As a side note, i've been having so much fun with this library, I think I've worked on it every day for the last week until the AM. To the point I'm so stoked about it, i can't even sleep. I'd love to contribute if/when possible. Let me know if I can be any assistance. I'm the senior dev at my company, 20 years of experience.
Thanks a lot for the feedback here @actengage very helpful. I've merged a change that makes the serialise method no longer an abstract method on the base class, but instead with a default implementation that just throws a not implemented error (as a stopgap solution until we finish the work on this).
Great to hear you're enjoying langchain!
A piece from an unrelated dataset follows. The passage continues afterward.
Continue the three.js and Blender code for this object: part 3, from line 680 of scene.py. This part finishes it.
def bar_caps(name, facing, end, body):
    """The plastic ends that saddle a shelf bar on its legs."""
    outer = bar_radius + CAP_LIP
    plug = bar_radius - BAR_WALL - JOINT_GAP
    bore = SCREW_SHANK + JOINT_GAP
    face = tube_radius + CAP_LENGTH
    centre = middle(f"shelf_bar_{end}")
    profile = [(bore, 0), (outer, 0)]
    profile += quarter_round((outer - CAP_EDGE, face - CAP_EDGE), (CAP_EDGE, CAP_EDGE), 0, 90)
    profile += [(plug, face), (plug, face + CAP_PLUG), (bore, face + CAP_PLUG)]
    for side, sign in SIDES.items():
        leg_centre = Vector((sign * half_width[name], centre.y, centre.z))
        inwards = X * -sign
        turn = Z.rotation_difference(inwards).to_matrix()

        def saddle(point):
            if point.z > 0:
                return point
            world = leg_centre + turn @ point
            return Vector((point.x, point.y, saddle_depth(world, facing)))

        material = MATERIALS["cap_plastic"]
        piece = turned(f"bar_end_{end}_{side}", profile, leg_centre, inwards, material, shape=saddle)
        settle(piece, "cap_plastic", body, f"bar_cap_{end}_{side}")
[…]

We're always open to any contributions from the community, be it adding new features or fixing bugs, or just triaging issues, whatever you feel like contributing would be very welcome, let me know if you want any specific pointers
Hi, @actengage! I'm here to help the LangChain team manage their backlog and I wanted to let you know that we are marking this issue as stale.
Based on my understanding of the current state of the issue, you suggested breaking changes to address architectural and inheritance issues with the serialize/deserialize methods in the library. The maintainer, @nfcampos, agrees with the proposed changes and plans to remove the serialize/deserialize methods from the base classes. They have also made a temporary change to the serialize method. They mentioned that they are open to contributions from the community, and you expressed your willingness to accept any breaking changes and offer to contribute to the library.
Before we proceed, we would like to confirm if this issue is still relevant to the latest version of the LangChain repository. If it is, please let us know by commenting on this issue. Otherwise, feel free to close the issue yourself or it will be automatically closed in 7 days.
Thank you for your understanding and contribution to the LangChain project!